Compute binned relative position bias

T5Attention

class T5Attention(AttentionModule):
 | def __init__(
 |     self,
 |     is_decoder: bool = False,
 |     hidden_size: int = 512,
 |     key_value_proj_dim: int = 64,
 |     num_heads: int = 8,
 |     has_relative_attention_bias: bool = False,
 |     relative_attention_num_buckets: int = 32,
 |     dropout: float = 0.1,
 |     normalize: bool = True,
 |     is_cross_attention: bool = False
 | )

forward

class T5Attention(AttentionModule):
 | ...
 | def forward(
 |     self,
 |     hidden_states: torch.Tensor,
 |     mask: Optional[torch.BoolTensor] = None,
 |     key_value_states: Optional[FloatT] = None,
 |     position_bias: Optional[FloatT] = None,
 |     past_key_value: Optional[
 |             Tuple[FloatT, FloatT]
 |         ] = None,
 |     layer_head_mask: Optional[BoolT] = None,
 |     query_length: Optional[int] = None,
 |     use_cache: bool = False,
 |     output_attentions: bool = False
 | ) -> AttentionOutput

Self-attention (if key_value_states is None) or attention over source sentence (provided by key_value_states).

SelfAttention

class SelfAttention(AttentionModule):
 | def __init__(
 |     self,
 |     hidden_size: int,
 |     num_attention_heads: int,
 |     dropout: float = 0.0,
 |     scoring_func: str = "scaled_dot_product",
 |     output_linear: bool = False,
 |     is_decoder: bool = False,
 |     is_cross_attention: bool = False
 | )

This module computes the self-attention, similar to the architecture in BERT. Additionally, the attention scoring function can be specified.

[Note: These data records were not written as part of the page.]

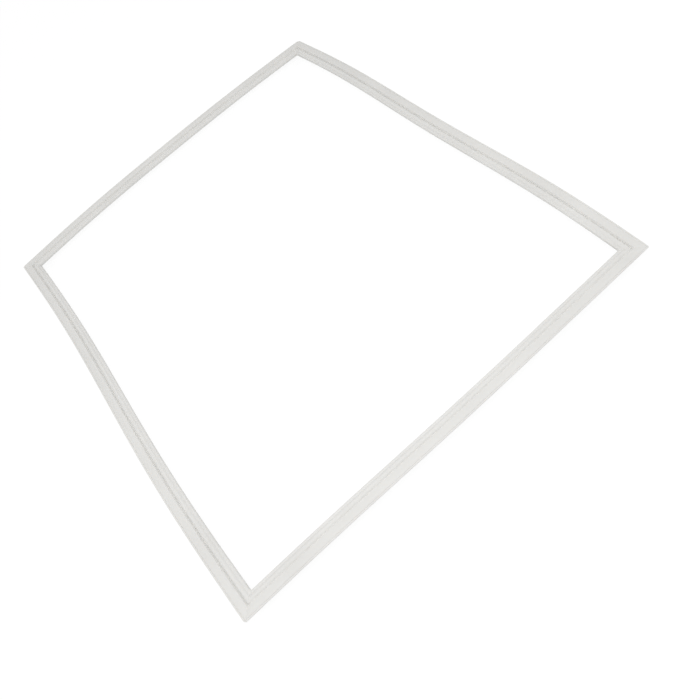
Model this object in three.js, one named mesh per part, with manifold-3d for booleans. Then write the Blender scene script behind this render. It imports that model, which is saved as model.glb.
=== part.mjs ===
// Refrigerator door gasket, lying on its fixing dart with the sealing face up. Millimetres, +Z up.
// One flexible PVC section is bent round four gently bowed sides, mitred and welded at the corners.
// A flexible magnet strip lies in the pocket under the sealing face of each side.
// Along every side, u runs inwards from the outer edge of the sealing face and z runs up.
import * as THREE from 'three';
import { mergeVertices } from 'three/addons/utils/BufferGeometryUtils.js';
import Module from 'manifold-3d';

// Frame, measured between the points where the outer edges of two sides would meet
const frameWidth = 575;
const frameLength = 680;
const cornerTrim = 2.5;
const stepsPerSide = 10;

// Outward bow of each side, as the heights of one, two and three half waves along it
const frontBow = [0.8, -0.8, -0.4];
const rightBow = [8.2, -0.1, 2.5];
const backBow = [13.9, -0.5, 0.9];
const leftBow = [1.0, -4.1, 0];

// Walls of the section
const wall = 0.8;
const faceThickness = 0.9;
const edgeRadius = 0.35;

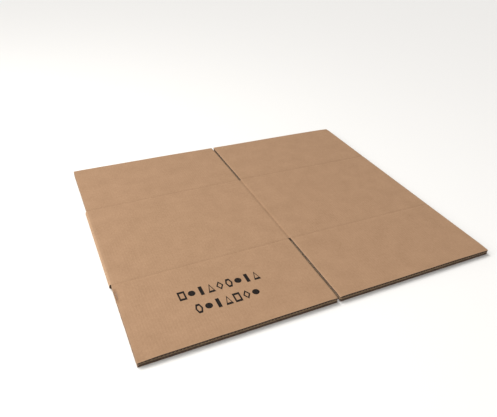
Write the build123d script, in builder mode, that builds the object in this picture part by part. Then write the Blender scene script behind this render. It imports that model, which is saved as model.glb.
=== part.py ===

Details in the paper: BERT: Pre-training of Deep Bidirectional Transformers for Language Understanding, Devlin et al, 2019

Parameters

  • hidden_size : int
  • num_attention_heads : int
  • dropout : float, optional (default = 0.0)
  • scoring_func : str, optional (default = scaled_dot_product)
    The name of the attention-calculating function to be used. Eg. additive, linear, etc. For a complete list, please check attention.